Now, this movie has been labeled as Fresh at 61% by Rotten Tomatoes, placing itself next to Chronicle, which somehow still has 85%, as proof that RT is useless and garbage. I have a feeling that the positive reviews for this movie are coming from it’s ending having a pretty gross moment where an old man rubs his shit in a child’s face, but this moment is so unearned and foreshadowed that it loses all of it’s impact. The kid is set up at the beginning as being a huge germophobe who then stumbles across a pile of used adult diapers in a shed. The math is there, and it’s bullshit. That’s not to say that the movie is shot incompetently, they’ve obviously given M. Night a fair bit of money to make this movie, which he bizarrely put into shooting it, despite it being a found-footage movie, all “filmed” by a 15 year old girl.
The Visit is so absolutely fucking obnoxious that it honestly makes me angry just sitting here and writing about it. It’s listed as a horror-comedy, but none of the jokes are funny and all the horror elements are fucking ridiculous. Coupled with the fact that every word out of both children’s mouth nearly made we turn the movie off, it’s a really hard watch, bordering on an endurance test.
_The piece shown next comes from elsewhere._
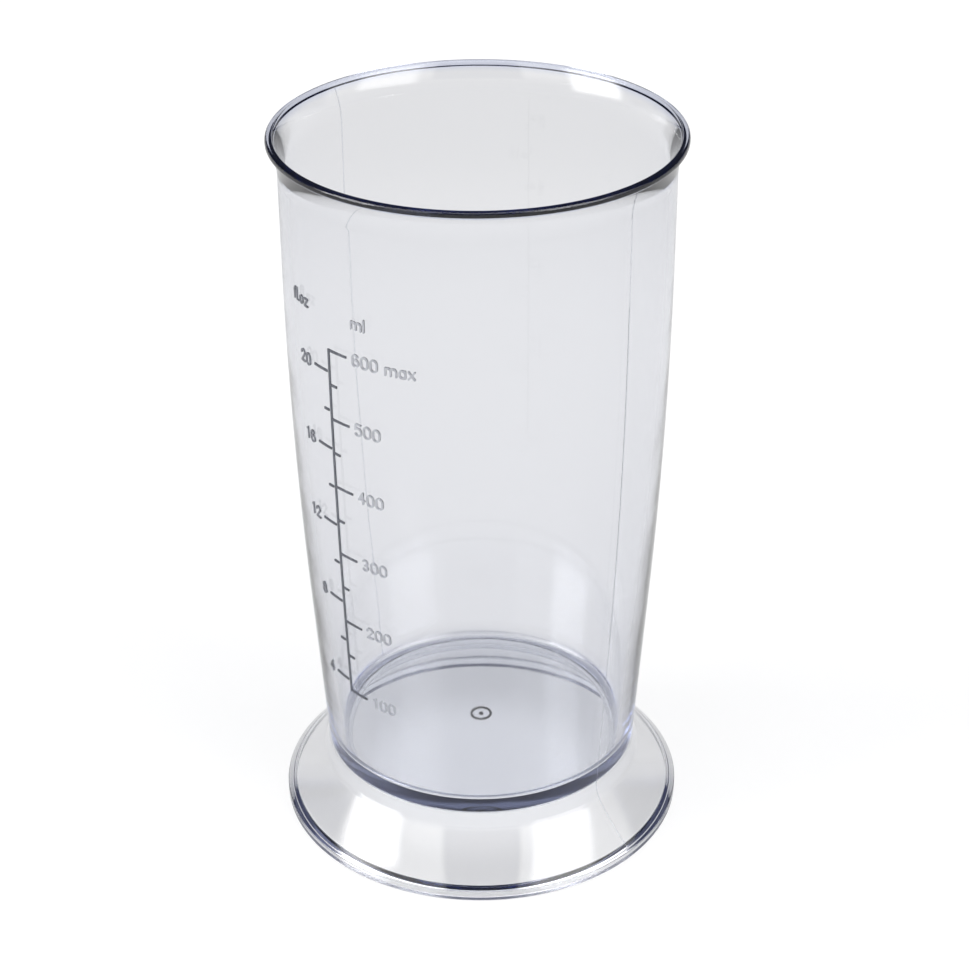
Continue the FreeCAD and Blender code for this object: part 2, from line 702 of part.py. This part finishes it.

You have to deal with the 13 year old rapper, who uses slang I have never heard in my whole fucking life, like telling his mother he is “on the text” with two girls, and rapping about hoes to his grandmother, and on the other hand you have his 15 year old sister who fancies herself the second coming of Documentarian Christ, and has dialogue that feels like it was written by a grown man, rather than said by a teenager. I’m not saying that teenagers aren’t bright, they really are, but when I have to hear a 15 year old girl talk about her grandparent’s “proclivities” it starts to feel a little disingenuous.
The movie even falls flat in it’s premise, I understand that the mother of our two ‘heroes’ hasn’t seen her parents in a while, but the idea that she would ship her children off to stay with adults who are essentially strangers without at least seeing them safely into the arms of these people just doesn’t make sense to me. You could argue that “Without that, there’s no movie” but that’s just the problem. There should be no fucking movie.
All in all, this is not some second coming of M. Night Shyamalan, it’s an obnoxious, grating, waste of time that I do not recommend in the slightest. Being well shot, and not looking like it was made by the worst kind of film student does not make a movie good or watchable, and this is the proof of that. Don’t waste your time or your money.